=== Written task ===
Starting at the line containing "obj.matrix_parent_inverse = Matrix.Identity(4)", please quote every line up to and including the line containing "in imported if", exactly, and nothing beyond.

=== Supplied material ===
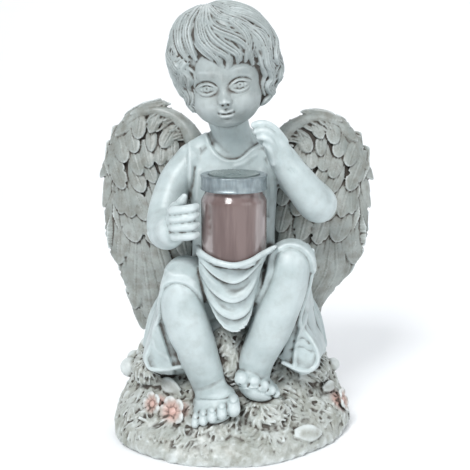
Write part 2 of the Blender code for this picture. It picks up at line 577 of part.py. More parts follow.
FLOWERS = (  # x, height, radius, whether it is at the back of the mound
    (-54.5, 27, 8.0, False), (-40.5, 25.5, 9.6, False), (74, 21, 8.0, False), (-70, 24, 8.5, True),
    (50, 27, 9.0, True), (-18, 24, 9.0, True),
)
BUDS = ((-79, 38, 7.2, False), (-70, 54, 5.0, False), (76, 38, 5.0, True), (-74, 42, 6.0, True))
CLIMBING_BUDS = ((65.5, -8, 60, 4.6), (60, -10, 70, 4.8), (58, -4, 64, 6.0))
LEAVES = (  # x and height of root and tip, half width
    ((-64, 41), (-51, 38), 7.0), ((-50, 39), (-38, 35), 5.5), ((45, 40), (60, 36), 4.5),
    ((40, 15), (58, 11), 6.0), ((37, 29), (16, 22), 4.0), ((-74, 48), (-66, 52), 5.0),
    ((62, 30), (70, 30), 4.0),
)


def add_flower(clay, centre, facing, radius):
    """Five cupped petals round a raised middle."""
    east = unit(np.cross(facing, (0.2, 0.1, 1.0)))
    north = np.cross(facing, east)
    for i in range(5):
        a = 2 * math.pi * i / 5 + 0.3
        out = math.cos(a) * east + math.sin(a) * north
        path = [centre + out * radius * s + facing * lift for s, lift in
                ((0.05, 0.2), (0.30, 0.6), (0.55, 1.5), (0.80, 2.3), (1.0, 2.4))]
        width = np.array((0.18, 0.40, 0.52, 0.48, 0.18)) * radius
        sweep(clay, path, width, (1.6, 1.6, 1.5, 1.3, 1.0), facing, 10)
    ball(clay, centre + facing * 1.2, 0.24 * radius, segments=10)
    tube(clay, ([*(centre - facing * 6), 3.0], [*centre, 3.4]), (0.9, 0.3, 0.1))


def add_leaf(clay, root, tip, half_width):
    """A thick leaf that lies on the mound from one point of it to another."""
    (start, up), (end, _) = on_mound(*root), on_mound(*tip)
    t = np.linspace(0, 1, 7)[:, None]
    path = start + (end - start) * t + up * (0.8 + 2.4 * np.sin(math.pi * t))
    width = half_width * np.sin(math.pi * (0.12 + 0.82 * t[:, 0])) ** 0.8
    sweep(clay, path, width, np.full(7, 2.0), up, 10)


def add_plants(clay, seed=5, tufts=60):
    """Flowers, buds and leaves laid on the mound, and tufts of grass leaning down its slope."""
    for x, z, radius, back in FLOWERS:
        centre, out = on_mound(x, z, back)
        add_flower(clay, centre + out * 2.5, out, radius)
    for x, z, radius, back in BUDS:
        centre, out = on_mound(x, z, back)
        ball(clay, centre + out * radius * 0.4, radius, segments=12)
    for x, y, z, radius in CLIMBING_BUDS:
        ball(clay, (x, y, z), (radius, radius, radius * 0.95), segments=12)
    for leaf in LEAVES:
        add_leaf(clay, *leaf)
    tube(clay, ((-52, -10, 69, 2.0), (-59, -11, 68, 2.2), (-63, -11, 73, 2.1), (-60, -11, 78, 2.0),
                (-55, -11, 77, 1.8), (-56, -11, 73, 1.5)))
    rng = np.random.default_rng(seed)
    for i in range(tufts):
        bearing = 2 * math.pi * (i + rng.uniform(-0.4, 0.4)) / tufts
        level = MOUND_RINGS[rng.integers(3, 7)]
        foot = mound_ring(*level, np.array([bearing]))[0]
        out = np.array((math.cos(bearing), math.sin(bearing), 0.1))
        for fan in (-1, 0, 1):
            lean = unit(out + 0.5 * fan * np.array((-math.sin(bearing), math.cos(bearing), 0.3)))
            root, middle = foot - out * 3 + lean * 1.5, foot + lean * 1.5 - np.array((0, 0, 2.5))
            tip = foot + lean * 2.4 - np.array((0, 0, 6.0))
            tube(clay, ([*root, 1.9], [*middle, 1.7], [*tip, 1.0]), sides=6, spans=2)


# Making solids of the clay

def material(name, colour, roughness, metallic=0.0, alpha=1.0):
    made = bpy.data.materials.new(name)
    made.use_nodes = True
    shader = made.node_tree.nodes["Principled BSDF"]
    shader.inputs["Base Color"].default_value = (*colour, 1)
    shader.inputs["Roughness"].default_value = roughness
    shader.inputs["Metallic"].default_value = metallic
    shader.inputs["Alpha"].default_value = alpha
    return made


def object_from(name, clay, collection):
    bmesh.ops.recalc_face_normals(clay, faces=clay.faces)
    mesh = bpy.data.meshes.new(name)
    clay.to_mesh(mesh)
    clay.free()
    made = bpy.data.objects.new(name, mesh)
    collection.objects.link(made)
    return made


def fuse(obj, voxel, passes):
    """Melts the object's overlapping forms into one skin and rounds the creases between them."""
    remesh = obj.modifiers.new("Fuse", "REMESH")
    remesh.mode = "VOXEL"
    remesh.voxel_size = voxel
    ease = obj.modifiers.new("Ease", "SMOOTH")
    ease.factor = 0.5
    ease.iterations = passes


def applied(obj):
    """Turns the object's modifiers into its mesh."""
    graph = bpy.context.evaluated_depsgraph_get()
    mesh = bpy.data.meshes.new_from_object(obj.evaluated_get(graph))
    obj.modifiers.clear()
    obj.data = mesh
    return obj


def keep_main_skin(obj):
    """Drops crumbs beside the object's main skin, and the skins of hollows sealed inside it."""
    clay = bmesh.new()
    clay.from_mesh(obj.data)
    left = set(clay.verts)
    skins = []
    while left:
        grown = [left.pop()]
        for vert in grown:
            fresh = left.intersection(edge.other_vert(vert) for edge in vert.link_edges)
            left -= fresh
            grown += fresh
        skins.append(grown)
    skins.sort(key=len)
    bmesh.ops.delete(clay, geom=[vert for skin in skins[:-1] for vert in skin], context="VERTS")
    clay.to_mesh(obj.data)
    clay.free()


CARE = (  # centre, reach and weight of the places that keep smaller facets
    ((-9, -38, 238), 24, 1.0), ((-30, -52, 161), 16, 0.6), ((16, -42, 219), 14, 0.6),
    ((-14, -56, 30), 20, 0.85), ((17, -44, 45), 18, 0.85), ((-48, -52, 27), 16, 0.6),
    ((73, -25, 22), 12, 0.3), ((-6, -10, 262), 46, 0.25),
)


def thin_out(obj, triangles):
    """Merges facets down to a number of triangles, and holds on to small ones longest where CARE says."""
    places = np.array([vert.co for vert in obj.data.vertices]) / U
    care = np.zeros(len(places))
    for centre, reach, weight in CARE:
        care = np.maximum(care, weight * bump(np.linalg.norm(places - centre, axis=1), reach))
    group = obj.vertex_groups.new(name="Free to merge")
    for level in range(20):
        chosen = np.nonzero(np.minimum(care * 20, 19).astype(int) == level)[0]
        group.add(chosen.tolist(), 1 - level / 20, "REPLACE")
    thin = obj.modifiers.new("Thin out", "DECIMATE")
    thin.ratio = min(1.0, triangles / sum(len(face.vertices) - 2 for face in obj.data.polygons))
    thin.use_collapse_triangulate = True
    thin.vertex_group = group.name
    thin.vertex_group_factor = MERGE_CARE
    applied(obj)
    obj.vertex_groups.clear()


def cut(obj, cutter):
    """Takes the cutter's shape out of the object."""
    cutter.hide_render = True
    cutter.display_type = "WIRE"
    modifier = obj.modifiers.new("Cut " + cutter.name, "BOOLEAN")
    modifier.operation = "DIFFERENCE"
    modifier.solver = "EXACT"
    modifier.object = cutter


def make_statue(parts, cutters, finish):
    """The casting: a softly blended body first, then the crisp carving on it, fused and thinned out."""
    soft = bmesh.new()
    for shape in (add_torso, add_limbs, add_skirt, add_swag, add_mound):
        shape(soft)
    body = object_from("angel_body", soft, cutters)
    fuse(body, BODY_VOXEL, 6)
    applied(body)

    carving = bmesh.new()
    carving.from_mesh(body.data)
    bpy.data.objects.remove(body)
    for shape in (add_right_hand, add_left_hand, add_feet, add_head, add_hair, add_lap_rim, add_hems,
                  add_plants):
        shape(carving)
    for side in (-1, 1):
        add_wing(carving, side)
    statue = object_from("angel_statue", carving, parts)
    fuse(statue, CARVING_VOXEL, 2)
    applied(statue)
    keep_main_skin(statue)

    thin_out(statue, STATUE_TRIANGLES)
    keep_main_skin(statue)
    cut(statue, jar_envelope(cutters))
    cut(statue, ground_block(cutters))
    statue.data.materials.clear()
    statue.data.materials.append(finish)
    return statue


def ground_block(cutters):
    """Everything below the ground, so that the mound stands on a true flat."""
    depth = STATUE_HEIGHT / 4
    clay = bmesh.new()
    bmesh.ops.create_cube(clay, size=1, matrix=Matrix.Translation((0, 0, -depth / 2))
                          @ Matrix.Diagonal((4 * MOUND_WIDTH, 4 * MOUND_DEPTH, depth, 1)))
    return object_from("ground_cut", clay, cutters)


# Jar, lid and panel

def turned(name, profile, collection, sides=28):
    """A shape turned round the jar's axis from (radius, height) points, top to bottom at its outer side."""
    clay = bmesh.new()
    points = [clay.verts.new((radius, 0, height)) for radius, height in profile]
    for a, b in zip(points, points[1:]):
        clay.edges.new((a, b))
    mesh = bpy.data.meshes.new(name)
    clay.to_mesh(mesh)
    clay.free()
    made = bpy.data.objects.new(name, mesh)
    collection.objects.link(made)
    made.location = Vector(JAR_SEAT) * U
    screw = made.modifiers.new("Turn", "SCREW")
    screw.steps = screw.render_steps = sides
    screw.use_merge_vertices = True
    screw.merge_threshold = 0.00005
    screw.use_smooth_shade = True
    return made


def arc(centre_r, centre_z, radius, start, end, steps=4):
    """Points on a round corner of the outline, from one angle to another in degrees."""
    return [(centre_r + radius * math.cos(math.radians(a)), centre_z + radius * math.sin(math.radians(a)))
            for a in np.linspace(start, end, steps)]


def glass_profile(grow=0.0):
    """The jar's outside from its mouth down to the middle of its floor, or that shape grown all round."""
    body_top = JAR_HEIGHT - NECK_HEIGHT
    shoulder = [(NECK_RADIUS + (JAR_RADIUS - NECK_RADIUS) * (1 - math.cos(a)) / 2 + grow,
                 body_top - JAR_SHOULDER * a / math.pi) for a in np.linspace(0, math.pi, 5)]
    foot = arc(JAR_RADIUS - JAR_CORNER, JAR_CORNER, JAR_CORNER + grow, 0, -90)
    return [(NECK_RADIUS + grow, JAR_HEIGHT + grow)] + shoulder + foot + [(0, -grow)]


def make_jar(parts, finish):
    """The glass: its outside, a rounded lip and the inside one wall away."""
    body_top = JAR_HEIGHT - NECK_HEIGHT
    inner = JAR_RADIUS - JAR_WALL
    mouth = NECK_RADIUS - JAR_WALL
    bend = JAR_CORNER / 2
    inside = [(0, JAR_FLOOR)] + arc(inner - bend, JAR_FLOOR + bend, bend, -90, 0)
    inside += [(mouth + (inner - mouth) * (1 + math.cos(a)) / 2, body_top - JAR_SHOULDER * (1 - a / math.pi))
               for a in np.linspace(0, math.pi, 5)]
    inside += [(mouth, JAR_HEIGHT)]
    jar = turned("glass_jar", inside + glass_profile(), parts)
    jar.data.materials.append(finish)
    return jar


def lid_radius():
    return NECK_RADIUS + LID_CLEARANCE + LID_WALL + LID_RIM


def lid_base():
    """Height of the lid's lower edge above the jar's underside."""
    return JAR_HEIGHT + GAP + LID_TOP - LID_HEIGHT


def make_lid(parts, finish):
    """The screw lid: a skirt round the neck, a rim at its top and foot, and a sunk top for the panel."""
    outer = lid_radius() - LID_RIM * 0.35
    bore = NECK_RADIUS + LID_CLEARANCE
    roll = LID_RIM / 2
    low, high = lid_base(), lid_base() + LID_HEIGHT
    well = PANEL_RADIUS + GAP
    recess = PANEL_THICKNESS - PANEL_SINK
    rim_top = high + recess
    outline = [(0, high), (well, high), (well, rim_top - roll / 2), (well + roll / 2, rim_top)]
    outline += arc(lid_radius() - roll, rim_top - roll, roll, 90, -20, 6)
    outline += [(outer, rim_top - 2.4 * roll), (outer, low + 2.4 * roll)]
    outline += arc(lid_radius() - roll, low + roll, roll, 20, -90, 6)
    outline += [(bore, low), (bore, high - LID_TOP), (0, high - LID_TOP)]
    lid = turned("jar_lid", outline, parts)
    lid.data.materials.append(finish)
    return lid


def make_panel(parts, finish):
    """The round solar panel that fills the well in the lid's top."""
    base = lid_base() + LID_HEIGHT + GAP
    bevel = PANEL_THICKNESS / 5
    outline = [(0, base + PANEL_THICKNESS), (PANEL_RADIUS - bevel, base + PANEL_THICKNESS),
               (PANEL_RADIUS, base + PANEL_THICKNESS - bevel), (PANEL_RADIUS, base), (0, base)]
    panel = turned("solar_panel", outline, parts)
    panel.data.materials.append(finish)
    return panel


def jar_envelope(cutters):
    """The room that the closed jar takes in the lap, a gap larger than it all round."""
    top = lid_base() + LID_HEIGHT + PANEL_THICKNESS + GAP
    reach = lid_radius() + GAP
    outline = [(0, top), (reach, top), (reach, lid_base() - GAP)]
    outline += [point for point in glass_profile(GAP) if point[1] < lid_base() - GAP]
    return turned("jar_room", outline, cutters)


def main():
    for obj in list(bpy.data.objects):
        bpy.data.objects.remove(obj)
    parts = bpy.data.collections.new("Solar angel figurine")
    cutters = bpy.data.collections.new("Cutters")
    for collection in (parts, cutters):
        bpy.context.scene.collection.children.link(collection)
    resin = material("Aged white resin", (0.66, 0.69, 0.68), 0.72)
    glass = material("Rose tinted glass", (0.50, 0.36, 0.34), 0.12, alpha=0.6)
    metal = material("Galvanised lid", (0.50, 0.56, 0.58), 0.38, 0.8)
    cell = material("Solar panel", (0.34, 0.40, 0.42), 0.25)
    make_statue(parts, cutters, resin)
    make_jar(parts, glass)
    make_lid(parts, metal)
    make_panel(parts, cell)


main()
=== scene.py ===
"""A seated garden cherub with a lidded glass jar in its lap: the finished look, built round the solids.

Everything is laid out in units of U, a three-hundredth of the statue's height. "Right" and "left" are the
figure's own, so its right side is at -X. The figure faces -Y.
"""

import math

import bpy
import numpy as np
from mathutils import Euler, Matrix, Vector


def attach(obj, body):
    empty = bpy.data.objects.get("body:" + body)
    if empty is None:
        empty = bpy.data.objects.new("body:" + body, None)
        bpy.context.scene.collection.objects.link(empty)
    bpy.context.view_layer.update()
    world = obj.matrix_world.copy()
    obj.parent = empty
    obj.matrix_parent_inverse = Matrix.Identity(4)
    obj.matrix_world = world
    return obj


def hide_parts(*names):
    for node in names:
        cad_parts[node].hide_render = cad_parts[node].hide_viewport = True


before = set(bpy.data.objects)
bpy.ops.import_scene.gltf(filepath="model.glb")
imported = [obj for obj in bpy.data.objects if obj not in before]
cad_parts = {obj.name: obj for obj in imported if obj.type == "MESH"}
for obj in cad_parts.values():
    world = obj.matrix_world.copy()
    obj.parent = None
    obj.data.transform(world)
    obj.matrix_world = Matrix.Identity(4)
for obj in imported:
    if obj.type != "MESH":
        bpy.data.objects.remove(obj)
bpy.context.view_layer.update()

STATUE_HEIGHT = 0.300
U = STATUE_HEIGHT / 300
MOUND_WIDTH = 167.0
MOUND_DEPTH = 151.0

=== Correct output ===
    obj.matrix_parent_inverse = Matrix.Identity(4)
    obj.matrix_world = world
    return obj


def hide_parts(*names):
    for node in names:
        cad_parts[node].hide_render = cad_parts[node].hide_viewport = True


before = set(bpy.data.objects)
bpy.ops.import_scene.gltf(filepath="model.glb")
imported = [obj for obj in bpy.data.objects if obj not in before]
cad_parts = {obj.name: obj for obj in imported if obj.type == "MESH"}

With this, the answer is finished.